At this time of the year, many leaders will have one eye on a strong finish and the other on the opportunity for a reset January brings. ‘Tis the season to be jolly, but also for shedding any lingering corporate baggage from the last 12 months.

So, spare a thought for the as-yet-unnamed incoming chief executive at Optus in 2024. Last week the Senate Environment and Communications References Committee pushed back the deadline for its report on the company’s November 8 outage until the end of February.

That’s more bad news for an organisation, which would no doubt like to put the past in the past and be beginning the long and expensive work of rebuilding its reputation after experiencing two major crises in 14 months and becoming a case study in what not to do.

The Senate inquiry, which was to have reported by December 9, has so far received more than 30 submissions and 900 emails. It’s a reasonable assumption its report is unlikely to be glowing and will mean any honeymoon period for a new leader at Optus will be short.

Few will ever experience a major public crisis of the level former Optus CEO Kelly Bayer Rosmarin did, much less a Senate committee excoriation.

But what lessons can leaders learn from Optus’ decisions on November 8 to help avoid a visit from the Ghost of Outages Past?

In her remarks to the Senate committee a month ago, Ms Bayer Rosmarin, was clear about where her priorities were on that morning.

Asked why she had not sought to communicate earlier with the company’s 10 million impacted customers, general public and others, Ms Bayer Rosmarin said: “…the public would expect that my focus would be on working with the teams to resolve the issue.”

On the surface that sounds reasonable enough, but it was wrong. The answer speaks to why the telco got the handling of a crisis, for which it should arguably have been more prepared than any other large Australian organisation, so badly wrong.

In the weeks since, to paraphrase a former Prime Minister, it seems like every parrot in the pet-shop is a crisis management expert. The first rule, we repeatedly hear, is that problems happen, and it is how you manage them that matters most.

That is certainly true. The second lesson we should all take from Ms Bayer Rosmarin’s unfortunate experience is that, in times of crisis, the focus of an organisation, and especially its CEO, should be external, not internal.

By the time the Optus CEO arrived in the office around 7.30am that day, the company’s crisis was already three hours old.

Its managing director of networks, Lambo Kanagaratnam, told the Senate committee that troubleshooting had begun shortly after 4.00am.

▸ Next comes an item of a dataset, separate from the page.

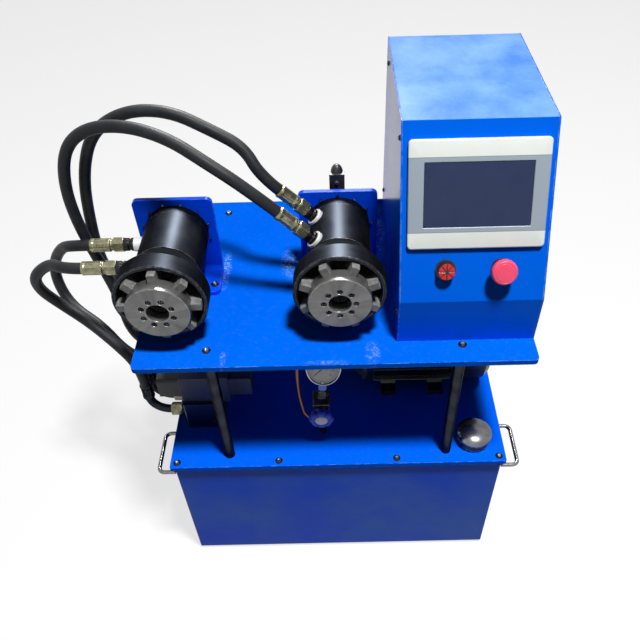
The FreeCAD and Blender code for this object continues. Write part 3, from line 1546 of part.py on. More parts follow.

Optus has around 7,000 employees. As well as Mr Kanagaratnam, its leadership team includes a CTO and CIO.

In that context, it’s difficult to see how the efforts of any CEO could contribute materially to fixing a technical problem.

But it’s easy to see why a leader might feel pulled in that direction.

Around this time four years ago, Scott Morrison found himself in trouble over his “I don’t hold a hose” comment, which was seen as an attempt to shirk responsibility for the Federal Government’s ‘too little, too late’ handling of the 2019/20 bushfires.

No-one would reasonably have expected Optus’ CEO to be in a datacentre holding a screwdriver that day. The logical interpretation of her response to the Senate is that she prioritised leading her team’s efforts to find the root cause and get services restored.

This was the key mistake Optus’ leadership made in the heat of the moment on November 8.

The bigger, more urgent and longer lasting problem was not the technical one inside but the growing crisis of confidence outside—of which the Senate inquiry is one example.

It’s easy to imagine the frantic activity which must have been happening within Optus’ Macquarie Park HQ that morning.

What the company apparently failed to fully appreciate was that similar crises were playing out in the lives of its customers, and their customers too.

As people on the east coast woke, the outage was the main story on radio, TV and on-line. With its own networks down, Optus had limited ability to contact its customers. In that context, speaking to them via the media could have been a lifeline.

Whether or not the CEO personally should have fronted the media, or another Optus executive, is open to debate.

There’s an argument the magnitude of the crisis demanded a CEO-level response. Clearly someone would have been better than no-one.

Instead, Optus’ approach effectively abandoned its customers to their own devices to manage the flow-on effects of the outage and undermined years of marketing efforts to position itself as a customer-focused alternative to Telstra.

The common theme of the morning was that media were yet to hear from the company. It was left to Communications minister Michelle Rowland to fill the leadership vacuum.

Optus did not take advantage of its opportunity until around 11am; seven hours into the crisis.

To borrow a line from James Carville, “it’s the customers, stupid”. In a crisis, the #1 priority for leadership teams should be customers.

That doesn’t mean simply speaking platitudes about being ‘customer focussed’ it means taking action to minimise the net impact.

The job of any CEO in this context is not to focus on what has already happened, but to think more broadly about future consequences and leverage the full resources of the organisation to reduce their impact on its most valuable asset: customer trust.

It’s impossible to say today whether a more front foot response would have reduced the need for a leadership change at Optus, especially given the magnitude of the incident, but it could have helped to reduce the longer-term damage to the company’s reputation.

As the saying goes, trust rides in on a turtle and out on a thoroughbred. Optus customers are now twice bitten and likely thrice shy about an organisation that, through its inaction, appears to value their money more than its service obligations to them.

A critical Senate report early in the New Year is a hurdle any new CEO could do without.

Paul McKeon is a communications professional with 30+ years’ experience across agencies and corporates primarily in the technology sector.